Implementations of the embodiments herein may be formed or carried out on a substrate, such as a semiconductor substrate. In one implementation, the semiconductor substrate may be a crystalline substrate formed using a bulk silicon or a silicon-on-insulator substructure. In other implementations, the semiconductor substrate may be formed using alternate materials, which may or may not be combined with silicon, that include but are not limited to germanium, indium antimonide, lead telluride, indium arsenide, indium phosphide, gallium arsenide, indium gallium arsenide, gallium antimonide, or other combinations of group III-V or group IV materials. Although a few examples of materials from which the substrate may be formed are described here, any material that may serve as a foundation upon which a semiconductor device may be built falls within the spirit and scope.
A plurality of transistors, such as metal-oxide-semiconductor field-effect transistors (MOSFET or simply MOS transistors), may be fabricated on the substrate. In various implementations, the MOS transistors may be planar transistors, nonplanar transistors, or a combination of both. Nonplanar transistors include FinFET transistors such as double-gate transistors and tri-gate transistors, TFET and wrap-around or all-around gate transistors such as nanoribbon and nanowire transistors.
Each transistor may include a gate stack formed of at least two layers, for example, a gate dielectric layer and a gate electrode layer. The gate dielectric layer may include one layer or a stack of layers. The one or more layers may include silicon oxide, silicon dioxide (SiO2) and/or a high-k dielectric material. The high-k dielectric material may include elements such as hafnium, silicon, oxygen, titanium, tantalum, lanthanum, aluminum, zirconium, barium, strontium, yttrium, lead, scandium, niobium, and zinc.
The gate electrode layer may be formed on the gate dielectric layer and may consist of at least one P-type workfunction metal or N-type workfunction metal, depending on whether the transistor is to be a PMOS or an NMOS transistor. In some implementations, the gate electrode layer may consist of a stack of two or more metal layers, where one or more metal layers are workfunction metal layers and at least one metal layer is a fill metal layer.

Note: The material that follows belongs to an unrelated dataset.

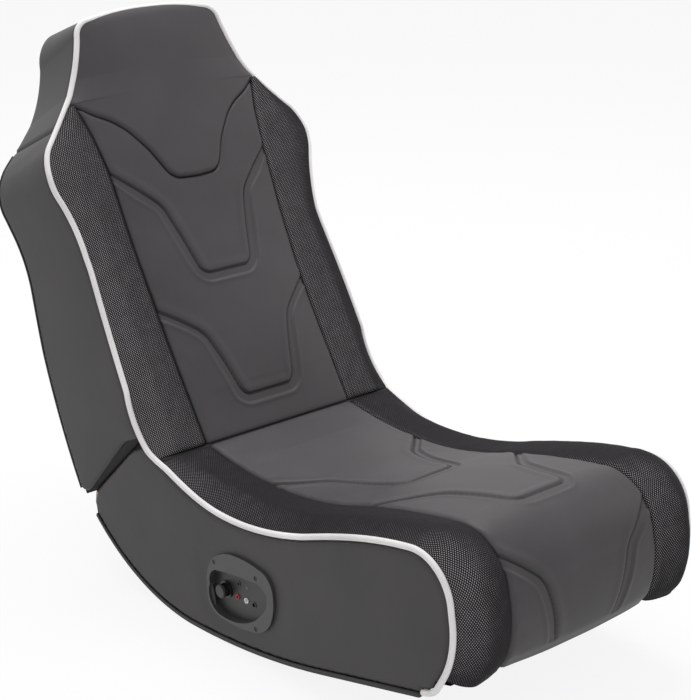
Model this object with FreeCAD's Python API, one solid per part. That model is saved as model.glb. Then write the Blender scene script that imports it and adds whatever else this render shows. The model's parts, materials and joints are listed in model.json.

Source and drain regions may be formed within the substrate adjacent to the gate stack of each MOS transistor. The source and drain regions are generally formed using either an implantation/diffusion process or an etching/deposition process. In the former process, dopants such as boron, aluminum, antimony, phosphorous, or arsenic may be ion-implanted into the substrate to form the source and drain regions. An annealing process that activates the dopants and causes them to diffuse further into the substrate typically follows the ion implantation process.
In an embodiment, the substrate may first be etched to form recesses at the locations of the source and drain regions. A deposition process, such as an epitaxial process for example, may then be carried out to fill the recesses with material that is used to fabricate the source and drain structures, as will be discussed in more detail with respect to the various embodiments included herein. In some implementations, the source and drain structures may be fabricated using a silicon alloy such as silicon germanium or silicon carbide. In some implementations the epitaxially deposited silicon alloy may be doped in situ with dopants such as boron, arsenic, or phosphorous. In further embodiments, the source and drain structures may be formed using one or more alternate semiconductor materials such as germanium or a group III-V material or alloy.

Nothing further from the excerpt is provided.